DATA LISTING start

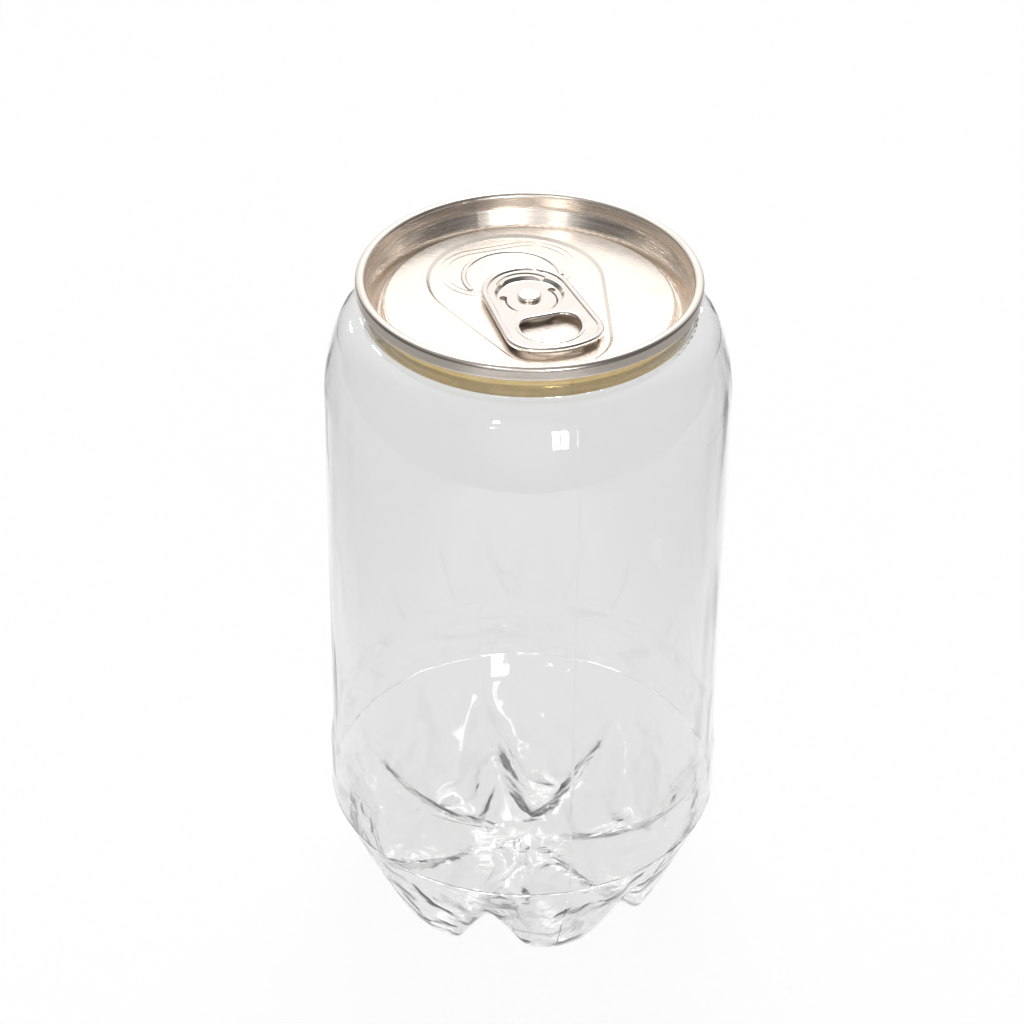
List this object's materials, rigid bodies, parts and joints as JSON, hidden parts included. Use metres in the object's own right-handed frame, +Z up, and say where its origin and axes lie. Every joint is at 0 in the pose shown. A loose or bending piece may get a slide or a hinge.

DATA LISTING end
DATA LISTING start

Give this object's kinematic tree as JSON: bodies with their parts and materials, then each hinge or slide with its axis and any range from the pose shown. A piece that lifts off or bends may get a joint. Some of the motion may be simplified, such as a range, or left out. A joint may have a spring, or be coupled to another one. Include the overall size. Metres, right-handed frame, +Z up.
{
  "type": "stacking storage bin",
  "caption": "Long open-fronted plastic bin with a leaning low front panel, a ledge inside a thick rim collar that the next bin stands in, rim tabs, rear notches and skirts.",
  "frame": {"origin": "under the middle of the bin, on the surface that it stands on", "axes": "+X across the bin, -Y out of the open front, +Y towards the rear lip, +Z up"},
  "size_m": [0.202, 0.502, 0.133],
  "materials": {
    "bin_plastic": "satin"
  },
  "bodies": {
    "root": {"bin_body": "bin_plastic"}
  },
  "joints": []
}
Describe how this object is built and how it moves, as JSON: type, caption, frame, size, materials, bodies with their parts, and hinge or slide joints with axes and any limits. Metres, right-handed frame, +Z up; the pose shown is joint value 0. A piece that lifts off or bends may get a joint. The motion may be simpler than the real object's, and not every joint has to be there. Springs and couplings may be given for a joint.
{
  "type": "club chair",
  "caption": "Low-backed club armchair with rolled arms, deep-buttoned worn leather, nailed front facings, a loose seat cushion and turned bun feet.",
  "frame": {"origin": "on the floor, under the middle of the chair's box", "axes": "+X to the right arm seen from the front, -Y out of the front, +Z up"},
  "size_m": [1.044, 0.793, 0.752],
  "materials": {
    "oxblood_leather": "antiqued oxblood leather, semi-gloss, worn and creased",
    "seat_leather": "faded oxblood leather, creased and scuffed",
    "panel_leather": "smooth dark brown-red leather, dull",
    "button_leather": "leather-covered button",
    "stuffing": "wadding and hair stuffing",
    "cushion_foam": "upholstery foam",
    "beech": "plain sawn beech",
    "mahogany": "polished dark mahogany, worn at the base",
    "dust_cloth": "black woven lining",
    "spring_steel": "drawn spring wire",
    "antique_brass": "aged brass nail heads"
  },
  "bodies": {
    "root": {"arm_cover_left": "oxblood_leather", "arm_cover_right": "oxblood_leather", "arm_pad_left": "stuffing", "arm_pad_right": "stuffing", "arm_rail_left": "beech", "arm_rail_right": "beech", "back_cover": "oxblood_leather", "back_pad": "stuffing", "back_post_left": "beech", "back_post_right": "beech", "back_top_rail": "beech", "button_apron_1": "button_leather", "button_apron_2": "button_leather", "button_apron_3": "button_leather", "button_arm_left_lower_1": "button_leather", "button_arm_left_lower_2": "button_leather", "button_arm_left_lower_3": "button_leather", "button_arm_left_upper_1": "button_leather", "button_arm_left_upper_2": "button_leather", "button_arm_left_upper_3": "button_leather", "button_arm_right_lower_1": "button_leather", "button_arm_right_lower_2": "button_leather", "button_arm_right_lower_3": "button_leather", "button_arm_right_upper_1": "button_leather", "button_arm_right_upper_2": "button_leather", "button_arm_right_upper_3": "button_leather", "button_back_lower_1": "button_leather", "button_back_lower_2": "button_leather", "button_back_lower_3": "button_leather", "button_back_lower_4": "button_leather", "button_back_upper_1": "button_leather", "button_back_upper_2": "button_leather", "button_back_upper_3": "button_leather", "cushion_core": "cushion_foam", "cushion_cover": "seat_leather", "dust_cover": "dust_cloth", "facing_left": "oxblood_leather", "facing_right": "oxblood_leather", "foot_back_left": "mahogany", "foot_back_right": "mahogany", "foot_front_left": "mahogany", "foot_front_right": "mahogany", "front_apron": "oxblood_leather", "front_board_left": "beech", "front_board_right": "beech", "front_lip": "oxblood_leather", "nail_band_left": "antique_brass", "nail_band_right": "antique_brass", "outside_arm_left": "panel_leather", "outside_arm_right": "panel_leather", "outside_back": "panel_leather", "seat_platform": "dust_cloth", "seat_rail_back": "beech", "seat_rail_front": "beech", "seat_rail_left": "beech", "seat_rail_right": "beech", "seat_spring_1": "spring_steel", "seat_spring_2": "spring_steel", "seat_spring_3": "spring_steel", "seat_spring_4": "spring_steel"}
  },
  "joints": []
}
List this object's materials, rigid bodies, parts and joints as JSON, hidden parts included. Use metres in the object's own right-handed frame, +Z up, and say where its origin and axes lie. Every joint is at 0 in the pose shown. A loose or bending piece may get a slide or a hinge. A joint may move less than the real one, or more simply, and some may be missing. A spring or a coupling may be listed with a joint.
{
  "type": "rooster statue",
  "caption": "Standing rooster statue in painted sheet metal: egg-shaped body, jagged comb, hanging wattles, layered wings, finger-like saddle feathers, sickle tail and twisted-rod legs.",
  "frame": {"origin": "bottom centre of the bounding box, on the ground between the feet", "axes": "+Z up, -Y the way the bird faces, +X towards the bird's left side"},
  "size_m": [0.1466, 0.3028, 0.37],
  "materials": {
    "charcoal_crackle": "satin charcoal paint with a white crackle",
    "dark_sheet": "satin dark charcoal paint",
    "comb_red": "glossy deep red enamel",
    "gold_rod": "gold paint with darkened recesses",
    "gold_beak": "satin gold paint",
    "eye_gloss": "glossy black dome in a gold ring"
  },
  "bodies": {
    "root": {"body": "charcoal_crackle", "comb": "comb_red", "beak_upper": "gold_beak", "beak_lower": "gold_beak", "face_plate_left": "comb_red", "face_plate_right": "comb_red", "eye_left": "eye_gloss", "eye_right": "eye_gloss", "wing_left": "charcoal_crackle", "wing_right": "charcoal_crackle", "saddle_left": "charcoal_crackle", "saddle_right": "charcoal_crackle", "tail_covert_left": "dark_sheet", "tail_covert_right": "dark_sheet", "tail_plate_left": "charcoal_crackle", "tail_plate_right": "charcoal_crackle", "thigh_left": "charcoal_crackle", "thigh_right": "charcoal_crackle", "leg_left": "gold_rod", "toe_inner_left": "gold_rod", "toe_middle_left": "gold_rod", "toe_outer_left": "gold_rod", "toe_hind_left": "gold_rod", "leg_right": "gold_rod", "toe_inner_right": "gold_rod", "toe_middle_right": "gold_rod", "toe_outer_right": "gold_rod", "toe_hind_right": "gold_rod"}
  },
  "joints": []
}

DATA LISTING end

Gather, from the listing above, every line carrying the word "type".

  "type": "stacking storage bin",
Describe how this object is built and how it moves, as JSON: type, caption, frame, size, materials, bodies with their parts, and hinge or slide joints with axes and any limits. Metres, right-handed frame, +Z up; the pose shown is joint value 0. A piece that lifts off or bends may get a joint. The motion may be simpler than the real object's, and not every joint has to be there. Springs and couplings may be given for a joint.
  "type": "club chair",
  "type": "rooster statue",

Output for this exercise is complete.